**Input data:**
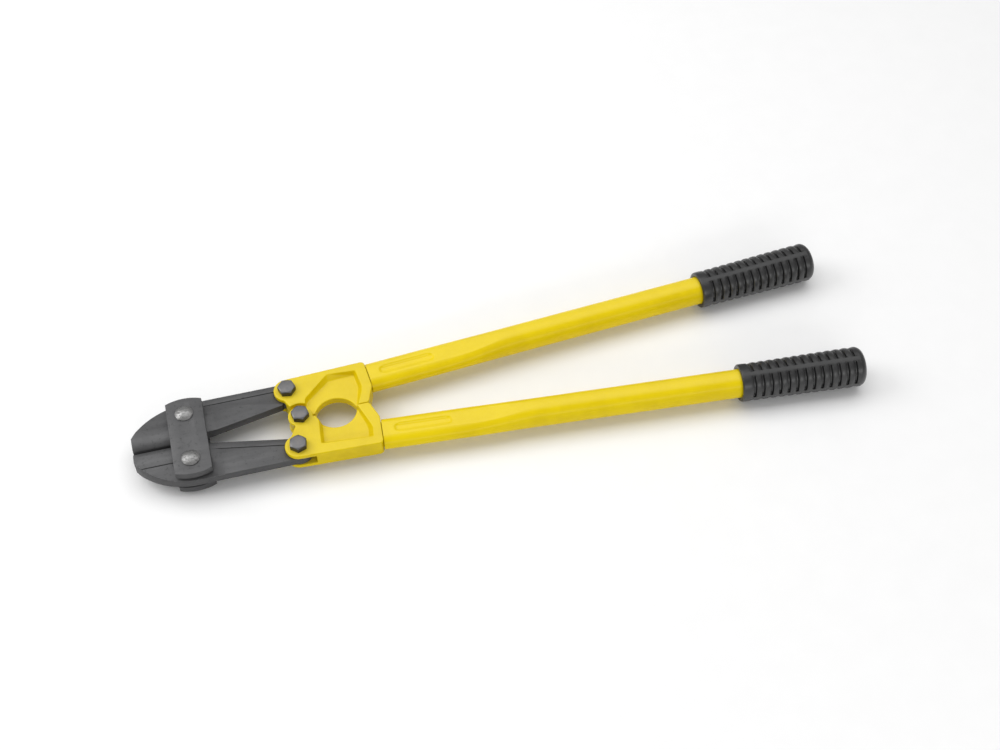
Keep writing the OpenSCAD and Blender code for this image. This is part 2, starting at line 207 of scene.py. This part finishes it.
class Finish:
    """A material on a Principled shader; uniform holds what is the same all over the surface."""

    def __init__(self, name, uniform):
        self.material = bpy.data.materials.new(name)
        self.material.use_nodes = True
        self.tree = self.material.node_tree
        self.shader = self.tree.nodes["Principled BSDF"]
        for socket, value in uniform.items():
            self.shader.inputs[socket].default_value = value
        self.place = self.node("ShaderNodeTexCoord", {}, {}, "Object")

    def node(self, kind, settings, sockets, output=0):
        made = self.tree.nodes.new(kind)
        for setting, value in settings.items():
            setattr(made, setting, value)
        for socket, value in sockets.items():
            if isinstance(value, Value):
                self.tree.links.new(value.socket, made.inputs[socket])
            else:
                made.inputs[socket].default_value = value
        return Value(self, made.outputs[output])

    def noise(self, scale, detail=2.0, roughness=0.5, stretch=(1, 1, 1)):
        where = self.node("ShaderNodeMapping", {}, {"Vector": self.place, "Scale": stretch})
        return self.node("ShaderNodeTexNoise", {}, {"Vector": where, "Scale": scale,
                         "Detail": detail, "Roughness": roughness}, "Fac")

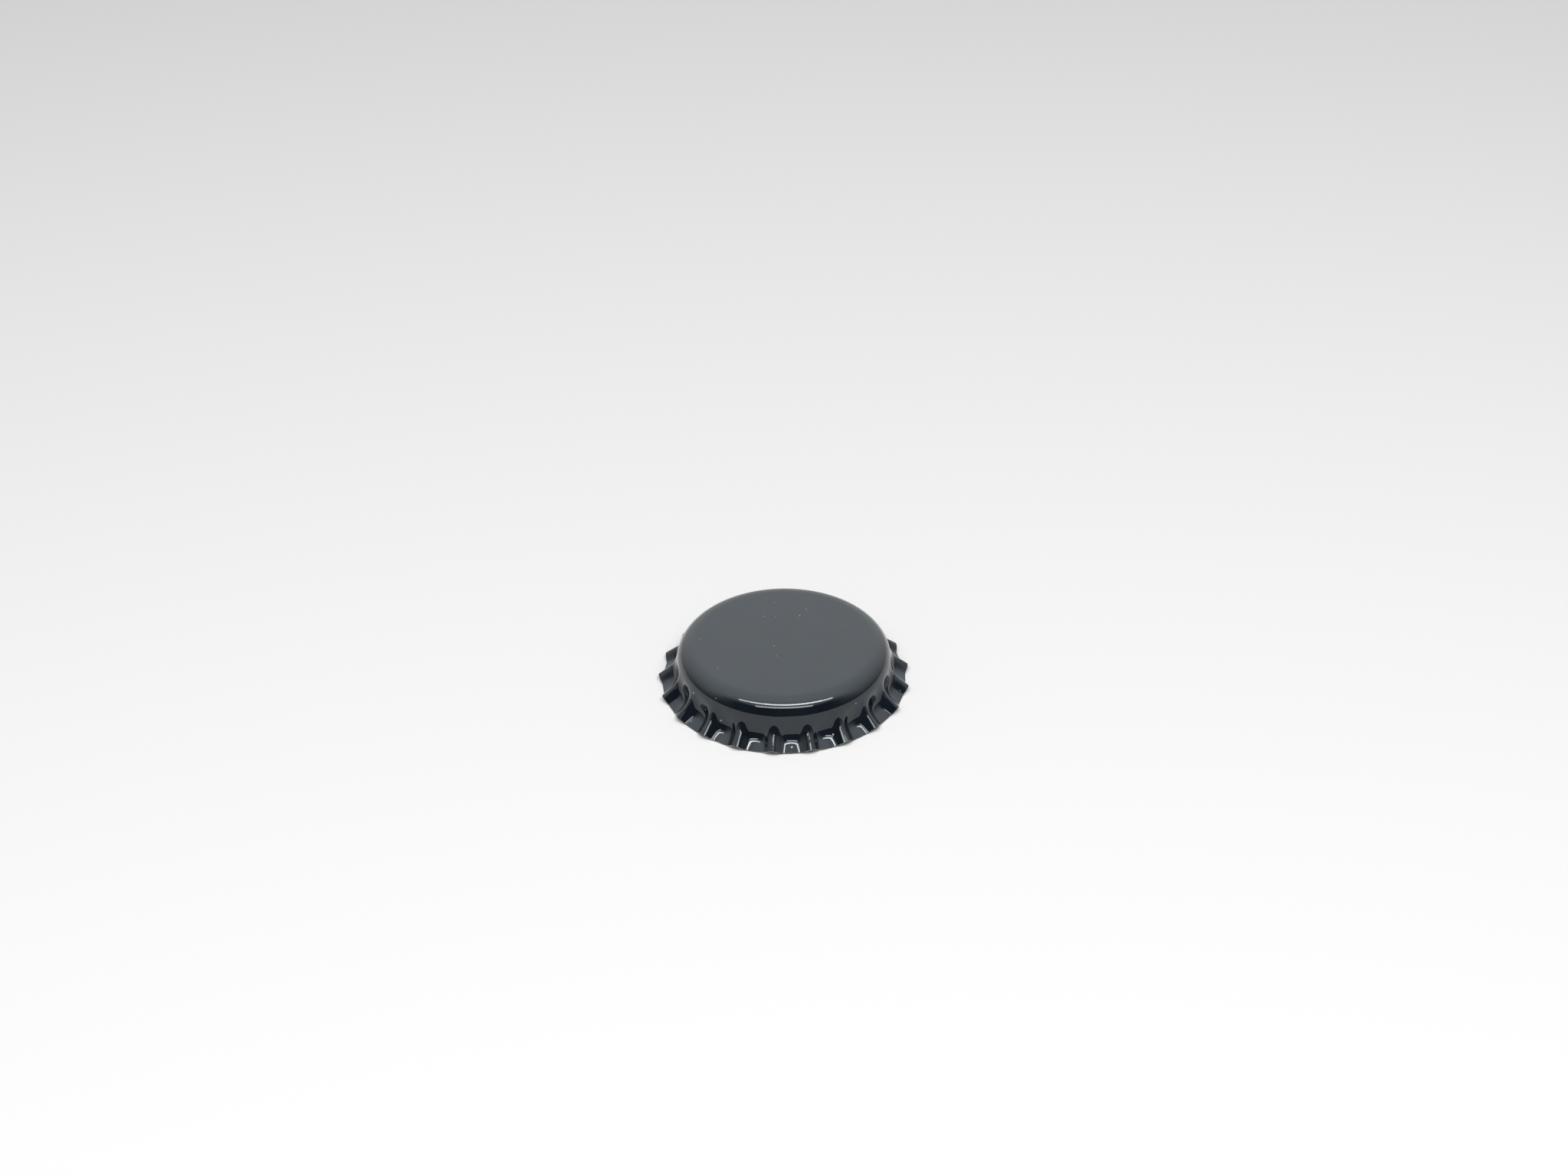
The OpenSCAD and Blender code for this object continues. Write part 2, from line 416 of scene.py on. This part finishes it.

**What to produce:** Repeat word for word every line from the start of the entries to the line holding "material on a", inclusive, and nothing else.

**Finished exercise:**
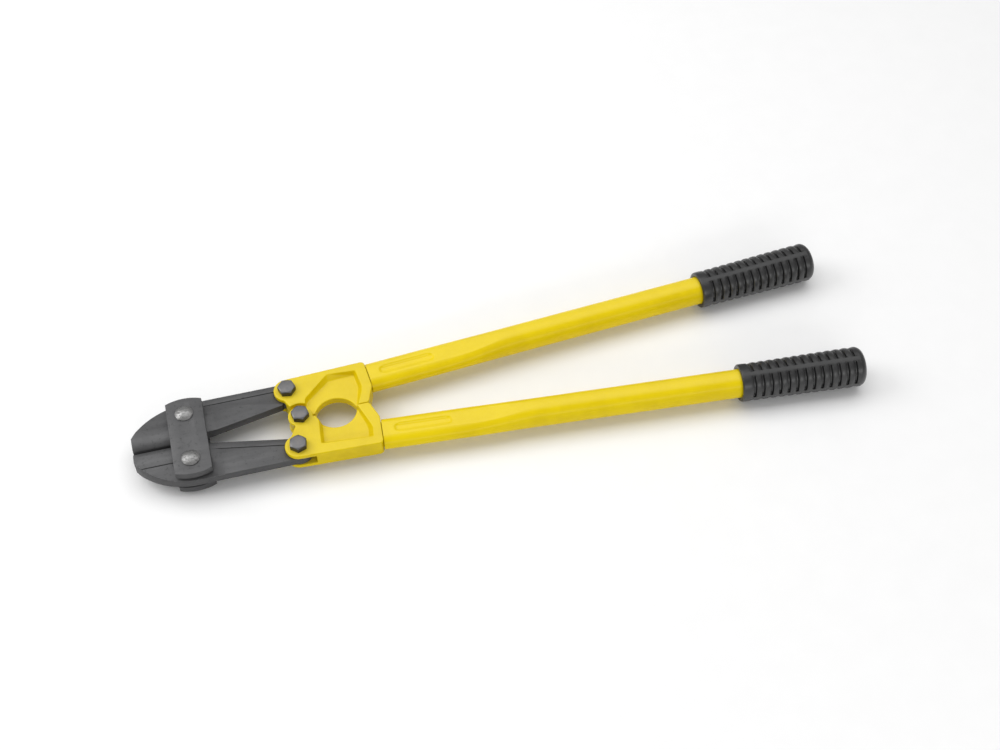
Keep writing the OpenSCAD and Blender code for this image. This is part 2, starting at line 207 of scene.py. This part finishes it.
class Finish:
    """A material on a Principled shader; uniform holds what is the same all over the surface."""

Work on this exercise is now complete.